§ **WHAT IS EXPECTED**
Only lines holding the string "scene" are wanted; copy each one from the material.
## Begin DATASET EXTRACT
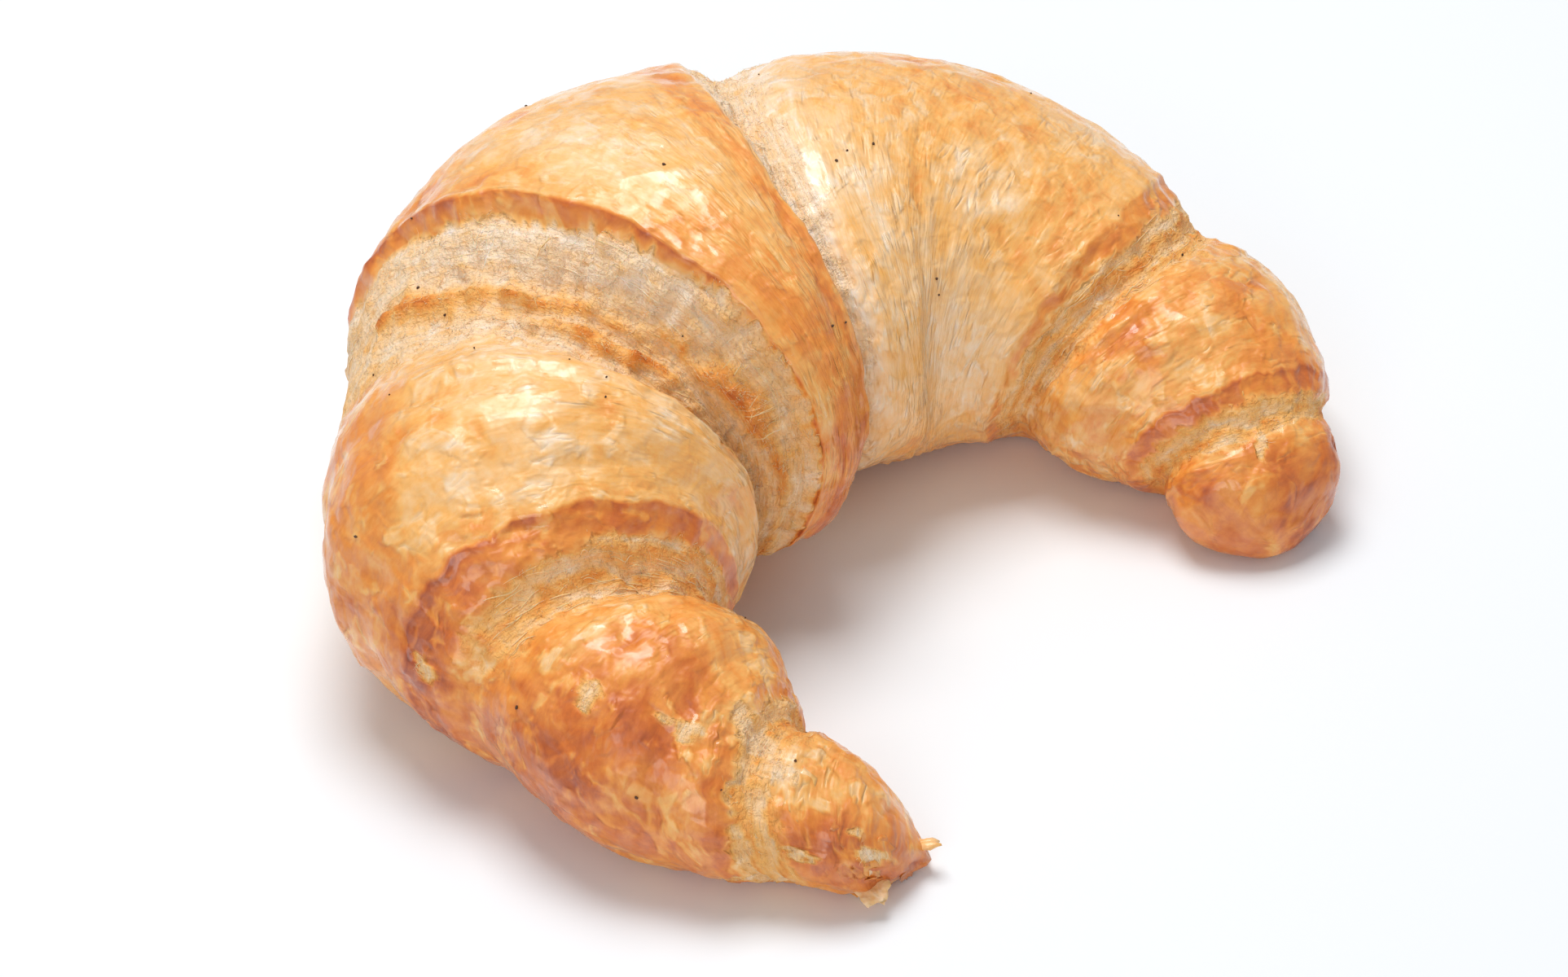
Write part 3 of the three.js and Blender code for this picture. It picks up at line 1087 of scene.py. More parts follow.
    def _crust_tone(self, angle: Array) -> Array:
        """Brown the crust: wraps, blisters, lips and spots, two of which are painted shade on the slender
        arm's lower outer side.

        Args:
            angle: The points' angles round the roll.

        Returns:
            The tone of each point where it is crust.
        """
        bake = self.baking
        tone = self._by_wrap(bake.wraps, angle) + bake.upward * self.normals[..., 2] + bake.level
        tone = tone + bake.crinkled * self.crinkle
        browned = bake.blister * np.minimum(self.blister, bake.blister_cap)
        for edge in self.edges:
            out = self.out(edge, self.place, angle)
            band = around(edge.band, angle)
            line = around(edge.line, angle)
            if edge is MIDDLE_LEFT:
                line = line * (1 - bake.faint * bump(angle / DEGREE - bake.faint_at, bake.faint_half))
            rim = bake.rim * line * bump(out, bake.rim_width)
            rim = rim + bake.behind * line * bump(out - bake.behind_out, bake.behind_width)
            face = smooth_step(0, bake.face_starts, out) * (1 - smooth_step(band, band + 0.6, out))
            browned = np.maximum(browned, rim + bake.face * face)
        beside = self.out(MIDDLE_RIGHT, self.place, angle)
        seam = bump(beside - bake.seam_out, bake.seam_width) * smooth_step(1, -1, beside)
        pale = smooth_step(*bake.pale_ends, beside) * smooth_step(-0.5, 0.5, beside)
        tone = tone + browned + bake.seam * seam + bake.pale * pale
        for spot in BAKE_AND_SHADE_SPOTS:
            tone = tone + spot.tone * np.exp(-self._away(spot, angle))
        return tone

    def _crumb_tone(self, angle: Array, relief: Array) -> Array:
        """Tone the torn dough: its leaves, darker at their roots as painted shade, the wall under the
        middle wrap, and painted shade in its hollows.

        Args:
            angle: The points' angles round the roll.
            relief: How far each point stands out, without the creases.

        Returns:
            The tone of each point where it is torn.
        """
        bake = self.baking
        tones = np.array([edge.tone for edge in self.edges])
        halfway = [0.5 * (e.along[1] + f.along[1]) for e, f in zip(self.edges, self.edges[1:])]
        tone = tones[np.searchsorted(halfway, self.place)]
        tone = tone + bake.mottle * Pattern.MOTTLE.grain.layered(self.flow / bake.mottle_cell, 3)
        low = self.out(MIDDLE_LEFT, self.place, angle)
        golden = bake.gold_low * smooth_step(*bake.gold_low_from, low)
        golden = golden + bake.gold_inner * smooth_step(*bake.gold_inner_from, angle / DEGREE)
        near = smooth_step(*bake.gold_ends, low) * smooth_step(*bake.gold_starts, low)
        # The leaf term pales each leaf's end and darkens its root as painted shade.
        tone = tone + bake.gold * golden * near + bake.leaf * (self._leaves() - bake.leaf_mean)
        fluff = Pattern.FLUFF.grain.layered(self.flow / bake.fluff_cell, 3)
        tone = tone + bake.fluff * fluff * smooth_step(*self.crumb.woolly_from, self.place)
        # Painted shade: the crumb darkens where its relief sinks into hollows.
        tone = tone + bake.hollow * np.clip(-bake.hollow_shade_from - relief, 0, bake.hollow_shade_cap)
        return tone + (bake.flaky - tone) * self.flaky

    @staticmethod
    def grid_normals(points: Array) -> Array:
        """Give the outward normals of a grid of points that closes on itself round the roll.

        Args:
            points: The grid.

        Returns:
            The normals.
        """
        round_it = np.roll(points, -1, axis=1) - np.roll(points, 1, axis=1)
        along_it = np.gradient(points, axis=0)
        normals = np.cross(round_it, along_it)
        length = np.linalg.norm(normals, axis=-1, keepdims=True)
        return normals / np.maximum(length, 1e-9)

    def row_of(self, edge: BrownedEdge, out: Array) -> Array:
        """Give the grid row, as a fraction, at a distance out from an edge."""
        return np.interp(edge.along[1] + edge.facing.value * out, self.spine, np.arange(len(self.spine)))

    def row_at(self, place: Array, angle: Array) -> Array:
        """Give the grid row, as a fraction, at a place and angle.

        Args:
            place: Places along the roll.
            angle: Angles round it, in radians.

        Returns:
            The rows.
        """
        column = np.round(self.column_at(angle)).astype(int) % len(self.angles)
        rows = np.arange(len(self.spine))
        flat = [
            np.interp(p, self.place[:, c], rows)
            for p, c in zip(np.ravel(place), np.ravel(column))
        ]
        return np.reshape(flat, np.shape(place))

    def column_at(self, angle: Array) -> Array:
        """Give the grid column, as a fraction, at an angle.

        Args:
            angle: Angles round the roll, in radians.

        Returns:
            The columns.
        """
        turn = (angle - self.angles[0]) % (2 * math.pi)
        known = np.append(self.angles - self.angles[0], 2 * math.pi)
        return np.interp(turn, known, np.arange(len(known)))

    def sample(self, row: Array, column: Array, values: Array) -> Array:
        """Read a grid of values between its rows and columns.

        Args:
            row: Rows, as fractions.
            column: Columns, as fractions.
            values: The grid, with or without a last dimension of its own.

        Returns:
            The values there.
        """
        row = np.clip(row, 0, len(self.spine) - 1.001)
        r = np.floor(row).astype(int)
        c = np.floor(column).astype(int)
        u = row - r
        v = column - c
        if values.ndim > 2:
            u, v = u[..., None], v[..., None]
        count = len(self.angles)
        c, after = c % count, (c + 1) % count
        near = values[r, c] * (1 - v) + values[r, after] * v
        far = values[r + 1, c] * (1 - v) + values[r + 1, after] * v
        return near * (1 - u) + far * u


def make_piece(
    name: str,
    points: Array,
    faces: Faces | Array,
    material: bpy.types.Material,
    traits: dict[str, Array],
) -> bpy.types.Object:
    """Make a smooth mesh piece that rides with the croissant.

    Args:
        name: The piece's name.
        points: Its corners in millimetres.
        faces: The corners of each face.
        material: Its finish.
        traits: Values of each corner that the finish reads, by name.

    Returns:
        The piece.
    """
    mesh = bpy.data.meshes.new(name)
    corners = np.asarray(points).reshape(-1, 3) * MM
    mesh.from_pydata(corners.tolist(), [], faces)
    mesh.validate()
    mesh.shade_smooth()
    for trait, values in traits.items():
        kind, key = ("FLOAT_VECTOR", "vector") if values.ndim > 1 else ("FLOAT", "value")
        layer = mesh.attributes.new(trait, kind, "POINT")
        layer.data.foreach_set(key, np.ascontiguousarray(values, np.float32).ravel())
    mesh.materials.append(material)
    piece = bpy.data.objects.new(name, mesh)
    bpy.context.scene.collection.objects.link(piece)
    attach(piece, BODY)
    LOG.info("%s: %d corners, %d faces", name, len(mesh.vertices), len(mesh.polygons))
    return piece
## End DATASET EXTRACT
§ **COMPLETED EXERCISE**
Write part 3 of the three.js and Blender code for this picture. It picks up at line 1087 of scene.py. More parts follow.
    bpy.context.scene.collection.objects.link(piece)